Dozens of Department of Veterans Affairs (VA) health care facilities lack required levels of cleanliness due to shortage of custodial staff, even as the department fattens up the ranks of its public relations experts, according to Sen. Joni Ernst (R-Iowa).
The VA’s accounting and grant-management records are also severely lacking, Ernst said in a statement made available to The Epoch Times late on July 30.
“Ensuring sanitary conditions and practicing good hygiene is absolutely critical to the safety and health of our veterans and their caregivers, especially during COVID-19, which has claimed the lives of nearly 2,000 VA patients and more than 40 VA employees,” Ernst said.
Ernst is the first U.S. Army female combat veteran ever elected to the Senate.
The VA has been the subject of multiple scandals and investigations in the past decade, due to thousands of veterans being unable to secure timely treatment, sometimes with a fatal result, government officials falsifying treatment and appointment records, and wasteful spending on questionable employee conferences.
Among President Donald Trump’s priorities early in his tenure was securing congressional approval of expedited firing authority for VA leaders to weed out incompetent and dishonest employees.
“In fact, the VA public affairs staff size increased by 25 percent since 2012, with the department spending more than $30 million for 329 public affairs officers,” Ernst said.
“This is the federal agency that is supposed to care for our nation’s heroes, and instead, we’re focused on gardens and decorations? Give me a break.”
“Congress instead chose to sweep the waste under the rug. Are you surprised?” she said. “It is appalling that instead of using $20 million of taxpayer money to reduce the backlog and ensure quality and timely care for our veterans, the VA chose to spend that money on decorative artwork.”

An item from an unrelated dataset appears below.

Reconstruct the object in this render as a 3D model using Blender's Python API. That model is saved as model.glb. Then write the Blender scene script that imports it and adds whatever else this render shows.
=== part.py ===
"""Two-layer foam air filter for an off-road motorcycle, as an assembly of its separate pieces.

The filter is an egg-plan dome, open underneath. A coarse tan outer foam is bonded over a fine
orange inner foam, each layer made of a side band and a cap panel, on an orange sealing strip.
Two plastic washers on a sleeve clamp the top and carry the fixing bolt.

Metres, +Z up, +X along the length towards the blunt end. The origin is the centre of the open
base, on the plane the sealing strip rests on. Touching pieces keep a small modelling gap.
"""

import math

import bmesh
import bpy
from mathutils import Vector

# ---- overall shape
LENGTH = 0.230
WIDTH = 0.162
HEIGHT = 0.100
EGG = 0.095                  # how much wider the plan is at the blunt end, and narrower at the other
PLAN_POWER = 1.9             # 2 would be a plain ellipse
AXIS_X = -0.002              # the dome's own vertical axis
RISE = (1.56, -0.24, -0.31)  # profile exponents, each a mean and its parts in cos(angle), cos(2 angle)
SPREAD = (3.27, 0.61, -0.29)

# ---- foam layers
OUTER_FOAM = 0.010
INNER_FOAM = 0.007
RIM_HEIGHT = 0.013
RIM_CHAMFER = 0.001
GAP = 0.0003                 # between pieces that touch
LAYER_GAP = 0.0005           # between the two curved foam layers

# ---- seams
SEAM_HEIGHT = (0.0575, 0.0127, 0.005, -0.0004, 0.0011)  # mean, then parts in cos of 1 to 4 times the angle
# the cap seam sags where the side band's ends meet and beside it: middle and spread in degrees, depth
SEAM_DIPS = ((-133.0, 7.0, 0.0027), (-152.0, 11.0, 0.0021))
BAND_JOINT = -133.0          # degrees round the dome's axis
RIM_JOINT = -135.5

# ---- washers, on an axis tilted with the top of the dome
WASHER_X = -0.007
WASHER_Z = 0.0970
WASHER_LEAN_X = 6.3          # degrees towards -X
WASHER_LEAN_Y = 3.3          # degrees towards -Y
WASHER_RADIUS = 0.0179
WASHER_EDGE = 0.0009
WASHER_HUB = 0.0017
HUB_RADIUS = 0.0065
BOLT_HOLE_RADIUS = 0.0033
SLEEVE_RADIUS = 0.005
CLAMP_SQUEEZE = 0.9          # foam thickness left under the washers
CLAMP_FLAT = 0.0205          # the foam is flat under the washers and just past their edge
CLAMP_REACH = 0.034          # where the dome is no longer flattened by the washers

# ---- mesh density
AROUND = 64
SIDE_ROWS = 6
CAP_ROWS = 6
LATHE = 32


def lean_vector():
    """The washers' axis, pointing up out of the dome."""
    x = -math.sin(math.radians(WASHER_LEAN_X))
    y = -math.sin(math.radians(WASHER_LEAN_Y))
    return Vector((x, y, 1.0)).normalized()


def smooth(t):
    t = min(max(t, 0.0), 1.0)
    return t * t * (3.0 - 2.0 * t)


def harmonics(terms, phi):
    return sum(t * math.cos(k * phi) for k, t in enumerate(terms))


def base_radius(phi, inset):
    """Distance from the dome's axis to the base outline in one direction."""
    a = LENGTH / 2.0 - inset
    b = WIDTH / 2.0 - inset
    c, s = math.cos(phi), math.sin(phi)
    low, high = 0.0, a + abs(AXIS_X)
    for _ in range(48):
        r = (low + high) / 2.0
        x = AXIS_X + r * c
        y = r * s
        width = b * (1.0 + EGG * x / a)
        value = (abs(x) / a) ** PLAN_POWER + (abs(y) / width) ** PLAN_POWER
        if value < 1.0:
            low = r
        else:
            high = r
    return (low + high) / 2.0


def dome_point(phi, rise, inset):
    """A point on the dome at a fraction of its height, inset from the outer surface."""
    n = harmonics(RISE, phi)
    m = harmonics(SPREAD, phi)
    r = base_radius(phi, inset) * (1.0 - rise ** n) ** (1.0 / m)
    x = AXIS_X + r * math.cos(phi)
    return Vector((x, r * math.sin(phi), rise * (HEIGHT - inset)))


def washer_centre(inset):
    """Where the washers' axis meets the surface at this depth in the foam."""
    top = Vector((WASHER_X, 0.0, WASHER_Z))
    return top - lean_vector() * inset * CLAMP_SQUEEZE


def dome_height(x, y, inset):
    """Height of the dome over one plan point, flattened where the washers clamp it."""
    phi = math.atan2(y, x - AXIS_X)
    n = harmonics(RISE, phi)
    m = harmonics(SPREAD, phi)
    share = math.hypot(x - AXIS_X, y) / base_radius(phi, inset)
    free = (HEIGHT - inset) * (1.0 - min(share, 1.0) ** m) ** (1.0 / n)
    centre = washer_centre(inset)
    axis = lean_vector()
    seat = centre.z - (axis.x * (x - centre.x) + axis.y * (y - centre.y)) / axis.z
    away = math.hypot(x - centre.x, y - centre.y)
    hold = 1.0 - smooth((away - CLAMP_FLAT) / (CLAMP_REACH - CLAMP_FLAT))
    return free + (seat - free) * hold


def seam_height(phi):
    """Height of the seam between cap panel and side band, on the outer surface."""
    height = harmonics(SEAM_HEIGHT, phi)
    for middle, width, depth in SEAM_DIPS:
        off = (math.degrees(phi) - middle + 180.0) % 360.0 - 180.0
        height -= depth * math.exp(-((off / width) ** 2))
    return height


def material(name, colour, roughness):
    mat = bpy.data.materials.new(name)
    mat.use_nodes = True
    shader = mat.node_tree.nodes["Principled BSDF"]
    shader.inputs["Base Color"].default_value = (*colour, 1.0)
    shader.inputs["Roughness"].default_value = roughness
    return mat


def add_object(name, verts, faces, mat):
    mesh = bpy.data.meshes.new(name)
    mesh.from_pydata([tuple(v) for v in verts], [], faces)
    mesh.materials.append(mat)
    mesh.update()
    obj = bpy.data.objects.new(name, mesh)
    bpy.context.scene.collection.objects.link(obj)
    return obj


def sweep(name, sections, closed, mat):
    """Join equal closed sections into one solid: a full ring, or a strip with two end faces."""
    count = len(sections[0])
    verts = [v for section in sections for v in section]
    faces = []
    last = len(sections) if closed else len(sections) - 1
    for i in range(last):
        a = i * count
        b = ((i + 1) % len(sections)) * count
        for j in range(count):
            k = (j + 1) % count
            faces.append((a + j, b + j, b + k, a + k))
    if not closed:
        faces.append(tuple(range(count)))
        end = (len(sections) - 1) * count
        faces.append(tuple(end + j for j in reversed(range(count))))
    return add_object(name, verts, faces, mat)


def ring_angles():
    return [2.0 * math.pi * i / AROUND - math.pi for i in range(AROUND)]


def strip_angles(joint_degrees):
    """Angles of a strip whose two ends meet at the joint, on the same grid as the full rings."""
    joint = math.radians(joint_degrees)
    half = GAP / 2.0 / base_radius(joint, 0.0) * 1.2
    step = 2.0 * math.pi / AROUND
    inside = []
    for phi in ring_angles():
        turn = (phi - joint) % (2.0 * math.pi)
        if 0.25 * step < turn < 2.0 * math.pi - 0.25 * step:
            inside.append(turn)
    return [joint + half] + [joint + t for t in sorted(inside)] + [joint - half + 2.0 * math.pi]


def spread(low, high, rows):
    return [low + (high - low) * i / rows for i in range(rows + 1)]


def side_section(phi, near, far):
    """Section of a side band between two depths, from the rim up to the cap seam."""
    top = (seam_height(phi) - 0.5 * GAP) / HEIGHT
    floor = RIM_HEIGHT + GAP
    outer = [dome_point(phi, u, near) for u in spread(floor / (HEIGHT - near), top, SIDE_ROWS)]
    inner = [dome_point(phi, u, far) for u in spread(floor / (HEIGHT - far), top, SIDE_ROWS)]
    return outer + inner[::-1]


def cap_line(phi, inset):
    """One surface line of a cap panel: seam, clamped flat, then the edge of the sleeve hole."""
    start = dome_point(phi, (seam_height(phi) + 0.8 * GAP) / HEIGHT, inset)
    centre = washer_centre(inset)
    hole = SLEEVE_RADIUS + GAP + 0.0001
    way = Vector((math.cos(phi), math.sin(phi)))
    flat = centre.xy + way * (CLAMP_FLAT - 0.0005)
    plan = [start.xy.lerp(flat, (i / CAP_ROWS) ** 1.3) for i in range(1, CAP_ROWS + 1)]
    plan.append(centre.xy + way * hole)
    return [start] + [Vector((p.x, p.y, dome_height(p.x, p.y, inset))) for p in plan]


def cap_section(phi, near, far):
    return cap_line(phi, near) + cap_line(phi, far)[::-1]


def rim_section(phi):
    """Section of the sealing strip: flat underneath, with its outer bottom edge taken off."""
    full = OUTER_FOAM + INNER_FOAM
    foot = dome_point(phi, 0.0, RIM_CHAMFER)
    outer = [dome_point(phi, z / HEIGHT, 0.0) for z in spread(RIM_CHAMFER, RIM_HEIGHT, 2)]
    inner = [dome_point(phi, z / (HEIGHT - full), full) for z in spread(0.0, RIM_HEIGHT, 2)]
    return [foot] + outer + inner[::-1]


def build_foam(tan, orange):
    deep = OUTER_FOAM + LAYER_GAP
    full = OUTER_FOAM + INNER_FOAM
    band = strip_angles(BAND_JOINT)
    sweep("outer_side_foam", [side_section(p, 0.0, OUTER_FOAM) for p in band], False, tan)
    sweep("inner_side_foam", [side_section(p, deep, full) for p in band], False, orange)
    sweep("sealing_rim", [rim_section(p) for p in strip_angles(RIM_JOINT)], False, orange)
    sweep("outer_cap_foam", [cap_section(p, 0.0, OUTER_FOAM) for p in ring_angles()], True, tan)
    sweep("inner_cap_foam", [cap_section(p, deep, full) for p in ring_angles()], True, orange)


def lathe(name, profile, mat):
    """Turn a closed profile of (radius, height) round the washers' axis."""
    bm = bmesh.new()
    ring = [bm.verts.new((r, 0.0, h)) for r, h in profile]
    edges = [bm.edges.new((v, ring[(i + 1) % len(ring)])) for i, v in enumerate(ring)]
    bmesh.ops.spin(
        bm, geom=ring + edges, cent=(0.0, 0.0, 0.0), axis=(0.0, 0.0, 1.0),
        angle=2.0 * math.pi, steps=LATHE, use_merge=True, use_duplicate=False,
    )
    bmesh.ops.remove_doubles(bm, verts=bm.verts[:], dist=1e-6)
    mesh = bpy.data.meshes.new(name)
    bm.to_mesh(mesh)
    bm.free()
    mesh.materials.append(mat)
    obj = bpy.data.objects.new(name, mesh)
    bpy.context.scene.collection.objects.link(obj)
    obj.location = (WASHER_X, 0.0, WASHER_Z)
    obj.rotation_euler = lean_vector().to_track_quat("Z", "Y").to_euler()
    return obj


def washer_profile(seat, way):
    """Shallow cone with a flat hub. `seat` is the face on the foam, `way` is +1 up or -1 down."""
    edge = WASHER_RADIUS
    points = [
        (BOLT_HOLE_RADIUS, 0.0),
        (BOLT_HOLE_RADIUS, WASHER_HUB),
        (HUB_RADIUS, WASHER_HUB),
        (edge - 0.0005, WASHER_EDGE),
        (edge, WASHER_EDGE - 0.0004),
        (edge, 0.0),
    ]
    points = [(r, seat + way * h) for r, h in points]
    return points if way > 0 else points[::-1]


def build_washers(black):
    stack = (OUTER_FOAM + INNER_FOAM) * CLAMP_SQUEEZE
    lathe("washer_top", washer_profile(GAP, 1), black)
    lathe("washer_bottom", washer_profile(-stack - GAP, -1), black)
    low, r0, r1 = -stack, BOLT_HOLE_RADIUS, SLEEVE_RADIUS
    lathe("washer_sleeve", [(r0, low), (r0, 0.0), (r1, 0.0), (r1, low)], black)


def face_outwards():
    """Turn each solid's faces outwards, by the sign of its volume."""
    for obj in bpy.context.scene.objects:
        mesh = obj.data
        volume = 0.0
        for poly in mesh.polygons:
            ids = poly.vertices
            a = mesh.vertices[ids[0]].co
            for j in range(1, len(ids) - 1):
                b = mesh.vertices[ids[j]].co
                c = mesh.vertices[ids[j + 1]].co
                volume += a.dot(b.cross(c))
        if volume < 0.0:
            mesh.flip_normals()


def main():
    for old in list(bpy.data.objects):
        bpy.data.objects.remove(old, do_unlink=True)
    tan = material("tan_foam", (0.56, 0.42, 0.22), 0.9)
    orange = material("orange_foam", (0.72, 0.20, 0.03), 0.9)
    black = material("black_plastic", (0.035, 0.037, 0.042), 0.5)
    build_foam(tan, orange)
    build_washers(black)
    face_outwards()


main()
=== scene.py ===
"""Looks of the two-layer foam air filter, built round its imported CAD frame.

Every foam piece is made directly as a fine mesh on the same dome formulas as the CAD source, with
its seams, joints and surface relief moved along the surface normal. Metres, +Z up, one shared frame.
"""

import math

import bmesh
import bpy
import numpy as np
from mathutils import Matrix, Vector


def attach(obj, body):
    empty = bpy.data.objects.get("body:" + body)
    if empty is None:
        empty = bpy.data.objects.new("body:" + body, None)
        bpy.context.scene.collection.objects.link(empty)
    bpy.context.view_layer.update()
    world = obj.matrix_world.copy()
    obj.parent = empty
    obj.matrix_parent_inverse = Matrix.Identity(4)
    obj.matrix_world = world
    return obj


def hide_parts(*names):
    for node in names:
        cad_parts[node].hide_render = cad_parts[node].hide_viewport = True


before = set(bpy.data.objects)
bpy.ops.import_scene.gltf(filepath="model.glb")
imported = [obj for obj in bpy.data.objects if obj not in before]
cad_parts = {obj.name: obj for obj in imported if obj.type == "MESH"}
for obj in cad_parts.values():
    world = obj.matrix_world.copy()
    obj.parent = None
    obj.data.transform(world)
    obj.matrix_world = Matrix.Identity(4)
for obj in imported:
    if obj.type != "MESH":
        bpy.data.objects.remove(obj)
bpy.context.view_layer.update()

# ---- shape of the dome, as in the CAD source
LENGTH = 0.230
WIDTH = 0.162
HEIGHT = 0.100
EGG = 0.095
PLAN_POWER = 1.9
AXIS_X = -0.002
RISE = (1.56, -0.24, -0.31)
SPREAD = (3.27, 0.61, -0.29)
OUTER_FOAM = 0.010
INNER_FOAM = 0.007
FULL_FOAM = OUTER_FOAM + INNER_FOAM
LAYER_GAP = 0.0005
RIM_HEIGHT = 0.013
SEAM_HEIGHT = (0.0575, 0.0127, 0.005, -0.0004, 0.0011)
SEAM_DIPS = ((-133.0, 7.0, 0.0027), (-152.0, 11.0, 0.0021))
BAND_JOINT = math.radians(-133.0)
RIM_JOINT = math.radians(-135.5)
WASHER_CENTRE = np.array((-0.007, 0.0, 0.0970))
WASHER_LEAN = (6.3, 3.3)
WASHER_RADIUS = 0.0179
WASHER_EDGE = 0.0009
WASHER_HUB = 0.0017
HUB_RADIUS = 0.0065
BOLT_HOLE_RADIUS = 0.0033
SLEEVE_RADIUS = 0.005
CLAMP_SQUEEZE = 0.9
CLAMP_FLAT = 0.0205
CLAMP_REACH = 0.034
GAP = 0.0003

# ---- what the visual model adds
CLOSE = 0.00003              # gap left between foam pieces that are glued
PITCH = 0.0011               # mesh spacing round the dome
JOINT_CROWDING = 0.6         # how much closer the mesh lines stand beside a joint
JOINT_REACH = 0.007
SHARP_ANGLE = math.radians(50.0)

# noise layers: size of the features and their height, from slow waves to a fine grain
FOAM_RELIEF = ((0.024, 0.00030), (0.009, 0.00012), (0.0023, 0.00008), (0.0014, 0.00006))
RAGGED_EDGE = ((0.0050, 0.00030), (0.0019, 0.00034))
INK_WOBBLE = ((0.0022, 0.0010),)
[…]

“The VA’s spending records are a mess, littered with inaccuracies and incomplete information, making it difficult—if not impossible—to know how the department is spending taxpayer dollars,” Ernst said.
“Clearly, the VA needs to put as much and more emphasis on cleaning up its actual facilities—and its books—as it does on its public appearance.”
With the recent passing of former Sen. Tom Coburn, the Oklahoma Republican known among colleagues and the media as “Dr. No” for his many years of exposing waste, fraud, and abuse in government spending, Ernst has become the Senate’s most vocal crusader against squandered tax dollars.